- **EXERCISE TASK**
Extract every line below, verbatim.

- **GIVEN MATERIAL**

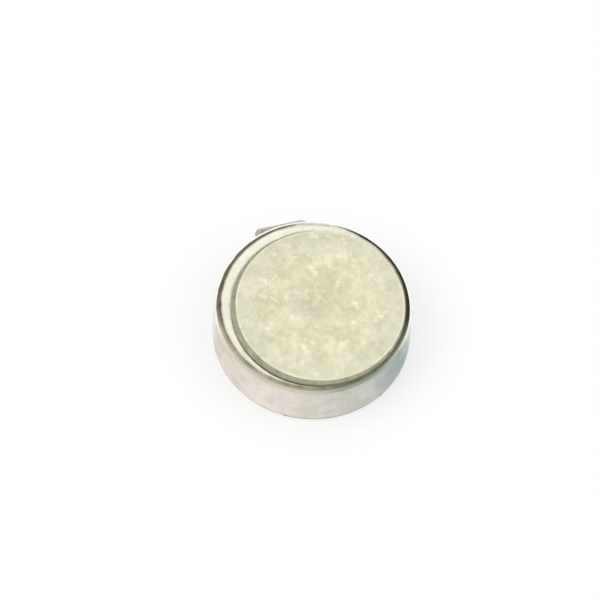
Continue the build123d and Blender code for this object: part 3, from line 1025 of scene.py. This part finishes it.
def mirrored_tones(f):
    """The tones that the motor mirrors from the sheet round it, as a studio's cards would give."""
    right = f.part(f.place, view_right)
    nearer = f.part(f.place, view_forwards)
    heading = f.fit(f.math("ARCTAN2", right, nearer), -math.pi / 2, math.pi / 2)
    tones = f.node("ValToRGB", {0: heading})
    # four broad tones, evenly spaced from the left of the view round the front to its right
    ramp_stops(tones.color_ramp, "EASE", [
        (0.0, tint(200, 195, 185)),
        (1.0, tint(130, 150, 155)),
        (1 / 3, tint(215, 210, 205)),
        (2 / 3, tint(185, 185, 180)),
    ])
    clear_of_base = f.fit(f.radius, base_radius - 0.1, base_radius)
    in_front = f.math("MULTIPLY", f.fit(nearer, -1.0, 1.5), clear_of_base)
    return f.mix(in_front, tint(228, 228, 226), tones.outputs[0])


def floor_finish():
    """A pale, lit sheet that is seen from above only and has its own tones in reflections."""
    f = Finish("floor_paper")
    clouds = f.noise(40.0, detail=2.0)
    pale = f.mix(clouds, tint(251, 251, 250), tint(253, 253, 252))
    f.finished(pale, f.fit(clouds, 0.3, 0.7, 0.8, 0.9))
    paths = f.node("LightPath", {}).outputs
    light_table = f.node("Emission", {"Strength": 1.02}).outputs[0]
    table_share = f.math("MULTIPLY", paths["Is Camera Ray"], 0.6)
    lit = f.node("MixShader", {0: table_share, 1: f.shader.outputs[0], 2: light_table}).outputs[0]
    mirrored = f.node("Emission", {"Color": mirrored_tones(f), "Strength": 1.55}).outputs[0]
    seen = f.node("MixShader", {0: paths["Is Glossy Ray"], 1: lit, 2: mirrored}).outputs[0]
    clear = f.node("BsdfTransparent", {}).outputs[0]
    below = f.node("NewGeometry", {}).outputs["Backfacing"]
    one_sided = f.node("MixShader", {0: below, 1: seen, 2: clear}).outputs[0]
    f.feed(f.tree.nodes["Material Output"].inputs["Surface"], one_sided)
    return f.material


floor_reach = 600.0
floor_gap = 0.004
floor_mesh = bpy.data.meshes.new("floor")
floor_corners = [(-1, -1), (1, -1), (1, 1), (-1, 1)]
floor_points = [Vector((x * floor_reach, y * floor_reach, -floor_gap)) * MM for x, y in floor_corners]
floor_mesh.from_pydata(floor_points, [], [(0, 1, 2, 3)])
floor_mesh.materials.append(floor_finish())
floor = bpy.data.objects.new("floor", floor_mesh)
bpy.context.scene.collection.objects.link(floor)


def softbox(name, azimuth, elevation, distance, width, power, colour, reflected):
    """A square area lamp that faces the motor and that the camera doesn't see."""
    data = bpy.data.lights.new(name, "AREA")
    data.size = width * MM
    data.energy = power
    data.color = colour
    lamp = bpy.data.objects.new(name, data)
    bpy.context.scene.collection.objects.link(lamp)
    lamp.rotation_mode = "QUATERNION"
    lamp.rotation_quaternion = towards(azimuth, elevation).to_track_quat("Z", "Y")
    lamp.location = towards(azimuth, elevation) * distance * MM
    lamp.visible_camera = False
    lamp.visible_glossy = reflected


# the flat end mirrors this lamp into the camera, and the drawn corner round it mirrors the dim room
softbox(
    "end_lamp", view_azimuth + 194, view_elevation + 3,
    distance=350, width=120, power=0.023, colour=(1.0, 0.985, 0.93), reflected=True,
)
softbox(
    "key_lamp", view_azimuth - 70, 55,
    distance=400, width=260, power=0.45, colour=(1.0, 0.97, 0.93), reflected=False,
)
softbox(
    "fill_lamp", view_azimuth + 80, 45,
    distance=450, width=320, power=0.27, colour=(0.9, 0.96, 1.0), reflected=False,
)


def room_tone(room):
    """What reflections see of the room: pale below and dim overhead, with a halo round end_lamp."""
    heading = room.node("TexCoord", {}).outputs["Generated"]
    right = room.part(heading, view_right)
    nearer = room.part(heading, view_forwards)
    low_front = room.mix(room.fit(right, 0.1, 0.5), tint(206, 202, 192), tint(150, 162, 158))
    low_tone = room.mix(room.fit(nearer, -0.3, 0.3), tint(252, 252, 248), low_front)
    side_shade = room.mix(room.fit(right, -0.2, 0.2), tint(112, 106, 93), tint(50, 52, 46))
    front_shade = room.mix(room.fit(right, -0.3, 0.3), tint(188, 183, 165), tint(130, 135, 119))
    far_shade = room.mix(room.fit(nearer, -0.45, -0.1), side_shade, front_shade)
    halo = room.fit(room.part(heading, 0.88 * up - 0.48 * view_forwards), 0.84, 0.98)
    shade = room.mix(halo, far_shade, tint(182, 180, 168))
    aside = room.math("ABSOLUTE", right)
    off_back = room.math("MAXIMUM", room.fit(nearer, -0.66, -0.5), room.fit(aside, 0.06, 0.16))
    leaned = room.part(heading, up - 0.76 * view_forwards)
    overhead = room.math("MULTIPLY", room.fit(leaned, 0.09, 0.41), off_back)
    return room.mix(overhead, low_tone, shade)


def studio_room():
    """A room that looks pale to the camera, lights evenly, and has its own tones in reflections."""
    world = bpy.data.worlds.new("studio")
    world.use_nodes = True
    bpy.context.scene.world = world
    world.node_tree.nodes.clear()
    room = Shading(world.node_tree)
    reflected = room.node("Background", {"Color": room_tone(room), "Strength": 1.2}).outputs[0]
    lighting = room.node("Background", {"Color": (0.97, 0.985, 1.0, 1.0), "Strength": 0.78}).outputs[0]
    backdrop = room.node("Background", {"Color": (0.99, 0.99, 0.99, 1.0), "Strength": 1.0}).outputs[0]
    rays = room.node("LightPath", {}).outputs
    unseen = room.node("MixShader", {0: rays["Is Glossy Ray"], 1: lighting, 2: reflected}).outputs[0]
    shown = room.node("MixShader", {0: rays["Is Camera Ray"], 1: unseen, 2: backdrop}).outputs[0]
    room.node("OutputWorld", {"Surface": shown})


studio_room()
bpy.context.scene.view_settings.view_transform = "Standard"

- **WRITTEN ANSWER**
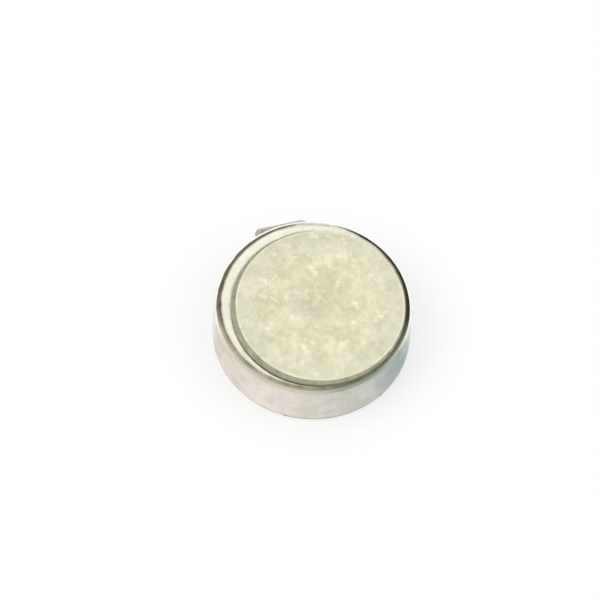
Continue the build123d and Blender code for this object: part 3, from line 1025 of scene.py. This part finishes it.
def mirrored_tones(f):
    """The tones that the motor mirrors from the sheet round it, as a studio's cards would give."""
    right = f.part(f.place, view_right)
    nearer = f.part(f.place, view_forwards)
    heading = f.fit(f.math("ARCTAN2", right, nearer), -math.pi / 2, math.pi / 2)
    tones = f.node("ValToRGB", {0: heading})
    # four broad tones, evenly spaced from the left of the view round the front to its right
    ramp_stops(tones.color_ramp, "EASE", [
        (0.0, tint(200, 195, 185)),
        (1.0, tint(130, 150, 155)),
        (1 / 3, tint(215, 210, 205)),
        (2 / 3, tint(185, 185, 180)),
    ])
    clear_of_base = f.fit(f.radius, base_radius - 0.1, base_radius)
    in_front = f.math("MULTIPLY", f.fit(nearer, -1.0, 1.5), clear_of_base)
    return f.mix(in_front, tint(228, 228, 226), tones.outputs[0])


def floor_finish():
    """A pale, lit sheet that is seen from above only and has its own tones in reflections."""
    f = Finish("floor_paper")
    clouds = f.noise(40.0, detail=2.0)
    pale = f.mix(clouds, tint(251, 251, 250), tint(253, 253, 252))
    f.finished(pale, f.fit(clouds, 0.3, 0.7, 0.8, 0.9))
    paths = f.node("LightPath", {}).outputs
    light_table = f.node("Emission", {"Strength": 1.02}).outputs[0]
    table_share = f.math("MULTIPLY", paths["Is Camera Ray"], 0.6)
    lit = f.node("MixShader", {0: table_share, 1: f.shader.outputs[0], 2: light_table}).outputs[0]
    mirrored = f.node("Emission", {"Color": mirrored_tones(f), "Strength": 1.55}).outputs[0]
    seen = f.node("MixShader", {0: paths["Is Glossy Ray"], 1: lit, 2: mirrored}).outputs[0]
    clear = f.node("BsdfTransparent", {}).outputs[0]
    below = f.node("NewGeometry", {}).outputs["Backfacing"]
    one_sided = f.node("MixShader", {0: below, 1: seen, 2: clear}).outputs[0]
    f.feed(f.tree.nodes["Material Output"].inputs["Surface"], one_sided)
    return f.material


floor_reach = 600.0
floor_gap = 0.004
floor_mesh = bpy.data.meshes.new("floor")
floor_corners = [(-1, -1), (1, -1), (1, 1), (-1, 1)]
floor_points = [Vector((x * floor_reach, y * floor_reach, -floor_gap)) * MM for x, y in floor_corners]
floor_mesh.from_pydata(floor_points, [], [(0, 1, 2, 3)])
floor_mesh.materials.append(floor_finish())
floor = bpy.data.objects.new("floor", floor_mesh)
bpy.context.scene.collection.objects.link(floor)


def softbox(name, azimuth, elevation, distance, width, power, colour, reflected):
    """A square area lamp that faces the motor and that the camera doesn't see."""
    data = bpy.data.lights.new(name, "AREA")
    data.size = width * MM
    data.energy = power
    data.color = colour
    lamp = bpy.data.objects.new(name, data)
    bpy.context.scene.collection.objects.link(lamp)
    lamp.rotation_mode = "QUATERNION"
    lamp.rotation_quaternion = towards(azimuth, elevation).to_track_quat("Z", "Y")
    lamp.location = towards(azimuth, elevation) * distance * MM
    lamp.visible_camera = False
    lamp.visible_glossy = reflected


# the flat end mirrors this lamp into the camera, and the drawn corner round it mirrors the dim room
softbox(
    "end_lamp", view_azimuth + 194, view_elevation + 3,
    distance=350, width=120, power=0.023, colour=(1.0, 0.985, 0.93), reflected=True,
)
softbox(
    "key_lamp", view_azimuth - 70, 55,
    distance=400, width=260, power=0.45, colour=(1.0, 0.97, 0.93), reflected=False,
)
softbox(
    "fill_lamp", view_azimuth + 80, 45,
    distance=450, width=320, power=0.27, colour=(0.9, 0.96, 1.0), reflected=False,
)


def room_tone(room):
    """What reflections see of the room: pale below and dim overhead, with a halo round end_lamp."""
    heading = room.node("TexCoord", {}).outputs["Generated"]
    right = room.part(heading, view_right)
    nearer = room.part(heading, view_forwards)
    low_front = room.mix(room.fit(right, 0.1, 0.5), tint(206, 202, 192), tint(150, 162, 158))
    low_tone = room.mix(room.fit(nearer, -0.3, 0.3), tint(252, 252, 248), low_front)
    side_shade = room.mix(room.fit(right, -0.2, 0.2), tint(112, 106, 93), tint(50, 52, 46))
    front_shade = room.mix(room.fit(right, -0.3, 0.3), tint(188, 183, 165), tint(130, 135, 119))
    far_shade = room.mix(room.fit(nearer, -0.45, -0.1), side_shade, front_shade)
    halo = room.fit(room.part(heading, 0.88 * up - 0.48 * view_forwards), 0.84, 0.98)
    shade = room.mix(halo, far_shade, tint(182, 180, 168))
    aside = room.math("ABSOLUTE", right)
    off_back = room.math("MAXIMUM", room.fit(nearer, -0.66, -0.5), room.fit(aside, 0.06, 0.16))
    leaned = room.part(heading, up - 0.76 * view_forwards)
    overhead = room.math("MULTIPLY", room.fit(leaned, 0.09, 0.41), off_back)
    return room.mix(overhead, low_tone, shade)


def studio_room():
    """A room that looks pale to the camera, lights evenly, and has its own tones in reflections."""
    world = bpy.data.worlds.new("studio")
    world.use_nodes = True
    bpy.context.scene.world = world
    world.node_tree.nodes.clear()
    room = Shading(world.node_tree)
    reflected = room.node("Background", {"Color": room_tone(room), "Strength": 1.2}).outputs[0]
    lighting = room.node("Background", {"Color": (0.97, 0.985, 1.0, 1.0), "Strength": 0.78}).outputs[0]
    backdrop = room.node("Background", {"Color": (0.99, 0.99, 0.99, 1.0), "Strength": 1.0}).outputs[0]
    rays = room.node("LightPath", {}).outputs
    unseen = room.node("MixShader", {0: rays["Is Glossy Ray"], 1: lighting, 2: reflected}).outputs[0]
    shown = room.node("MixShader", {0: rays["Is Camera Ray"], 1: unseen, 2: backdrop}).outputs[0]
    room.node("OutputWorld", {"Surface": shown})


studio_room()
bpy.context.scene.view_settings.view_transform = "Standard"